New Album: Of Celestial Medicine


After a wee hitch came up in my life plans earlier this month, I made a resolution to be prolific this autumn/winter and get on with some of the stack of projects I've been saving for later on when the time is right. The time is now!

This is actually a very simple one. I wanted to make an album with strings, specifically the SWAM solo strings; I ended up supplementing them with piano on most tracks (there's a short solo piano track in there too, just to break things up).

The title and track names come from the writings of Paracelsus, the same as my solo piano album The Archidoxes. This is an association I seem to have made in my head between my interests in mid-century modernist classical music and Early Modern alchemists. I do think the modernists and the magicians had something in common: a kind of optimism that technical mastery can lead to human advancement. Nobody believes that any more, it seems, and I miss it even though I don't believe it either. My relationship with modernism is obviously nostalgic, but for a time I never lived in -- I dislike nostalgia so I guess I'm trying to intellectualize it as a distancing device. Anyway, I think Paracelsus is cool in a weird way, and I think Xenakis is cool in a weird way that's kind of similar; that's enough to justify all this for me.

In this one I was sometimes imagining a kind of high academic argument between the alchemists and there's something rhetorical about a lot of the music: it makes rather grand and dramatic gestures but the structure of each piece is quite episodic, or like a rondo that keeps departing from an idea and circling back to it. But a lot of my music is like that, to be fair.

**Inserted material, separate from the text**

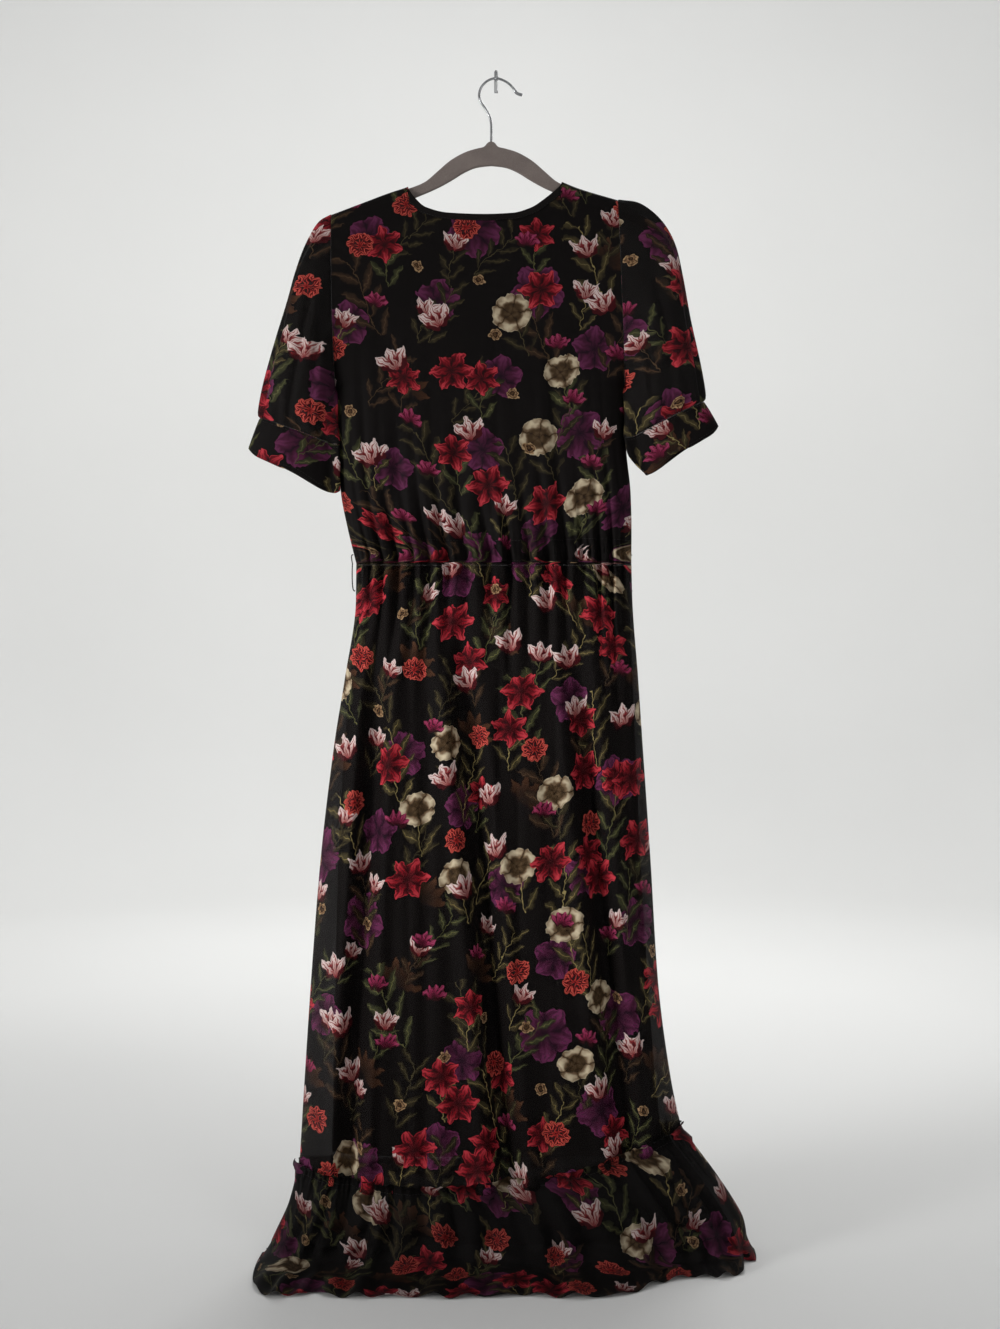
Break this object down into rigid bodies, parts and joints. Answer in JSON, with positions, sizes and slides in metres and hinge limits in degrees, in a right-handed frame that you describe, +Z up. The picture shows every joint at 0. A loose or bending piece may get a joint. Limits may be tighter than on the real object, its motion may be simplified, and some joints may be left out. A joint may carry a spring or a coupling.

I mixed standard 12EDO freely with some of the tunings described by Paul Erlich in this paper. I don't do much that's entirely in 12EDO these days because my ears just want something else, but there's no high concept here and the tunings are used very freely. These in particular were developed with diatonic music in mind, which is not really what interests me but they would have been of great interest to the proto-scientists of the 17th century so they seemed to fit.